Part of my work involves a SQL Server 2000 data warehouse,
updated nightly with extracts from an ERP system. I knew that the DTSs
tended to run long, and I wanted to get a better idea of exactly how much data
we were moving around.
First thing I did was add a table with the following
schema:
CREATE TABLE [tblDtsLog]
(
[fldEntry] [int] IDENTITY (1, 1) NOT NULL ,
[fldStep]
[int] NOT NULL ,
[fldStepType] [varchar] (5) COLLATE
SQL_Latin1_General_CP1_CI_AS NOT NULL ,
[fldStepName] [varchar] (50)
COLLATE SQL_Latin1_General_CP1_CI_AS NOT NULL ,
[fldTimeStamp]
[datetime] NOT NULL ,
[fldNotes] [varchar] (255) COLLATE
SQL_Latin1_General_CP1_CI_AS NULL ,
[fldPackage] [varchar] (50)
COLLATE SQL_Latin1_General_CP1_CI_AS NULL
) ON
[PRIMARY]
This is a pretty general structure, and allows me to
add different logging and debugging steps to the DTS. fldEntry is simply
an incrementing value to help sorting what happened when. fldStep refers
to the stepf of the DTS package, fldStepType is a short description of the DTS
step. I use fldStep because someone always asks me what that step is doing
when we’re looking at the numbers, and it’s easier to log it than open the DTS
and find it. fldStepName is there because I inherited almost all of these
DTSs, and the names don’t always describe what’s going on. fldTimeStamp is
the execution time of the step, fldNotes are some information I want to include
about the step (usually just a rowcount), and fldPackage is the name of the DTS
package.
One of the early steps for most DTSs is the extract
from the ERP system to an intermediate table. Depending on the package,
the data in the intermediate table used for comparisons or modified before being
migrated to the production tables.
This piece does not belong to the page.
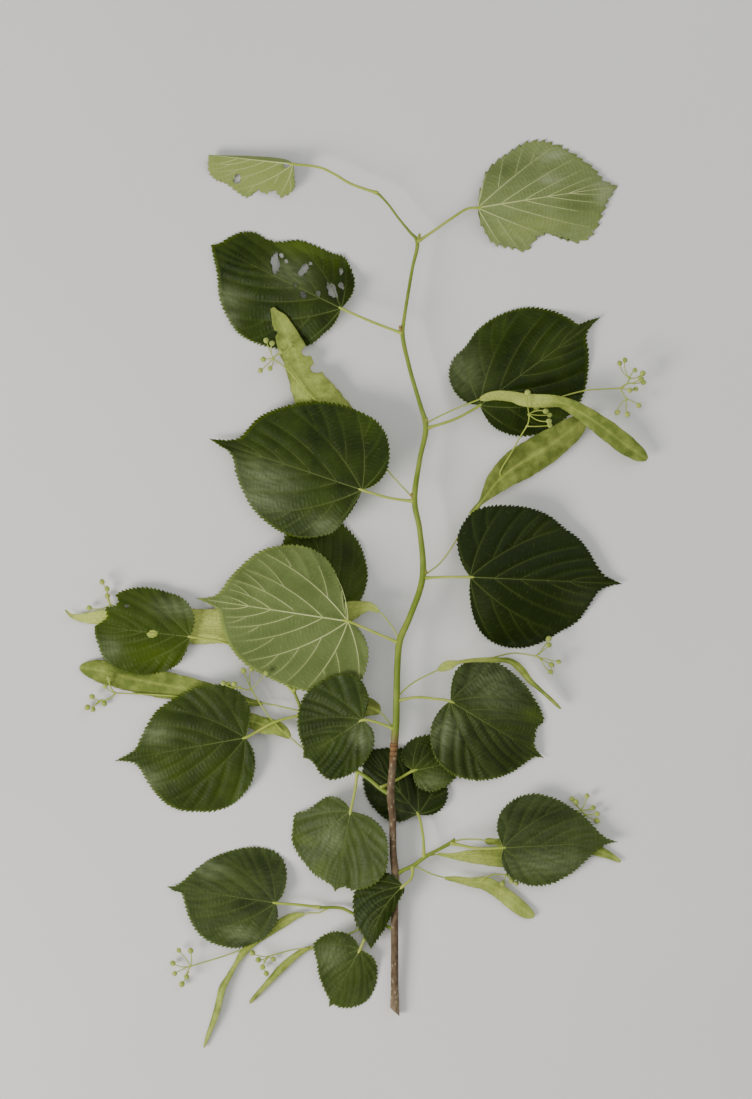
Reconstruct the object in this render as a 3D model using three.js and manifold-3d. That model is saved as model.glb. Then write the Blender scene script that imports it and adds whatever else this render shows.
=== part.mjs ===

By adding a SQL task immediately
after the extract, I could get an exact idea of how many data rows we just
moved:
select * from IntermediateTable
insert
into tblDtsLog(fldStep, fldStepType, fldStepName, fldTimeStamp,fldNotes,
fldPackage) values (1,’Begin’, ‘Extract Step 1’,getdate(),@@rowcount, ‘Some
DTS’)
This simly adds one entry to the above table with a
count of how many rows exist in the intermediate table. For other steps, I use the Begin and End flags in conjunction with
the getdate() to see how much time elapsed for the processing of a particular
matching or modification step. By sprinkling these liberally through my
DTSs (some packages have 15-20 of these logging sinks in them), I have excellent
insight into what is running slow, and then we can examine each step and try to
optimize it.
Recently, we used the results of this monitoring to
make a small tweak to one step of one DTS, which resulted in an overall gain of
2 hours of processing time in the overall update!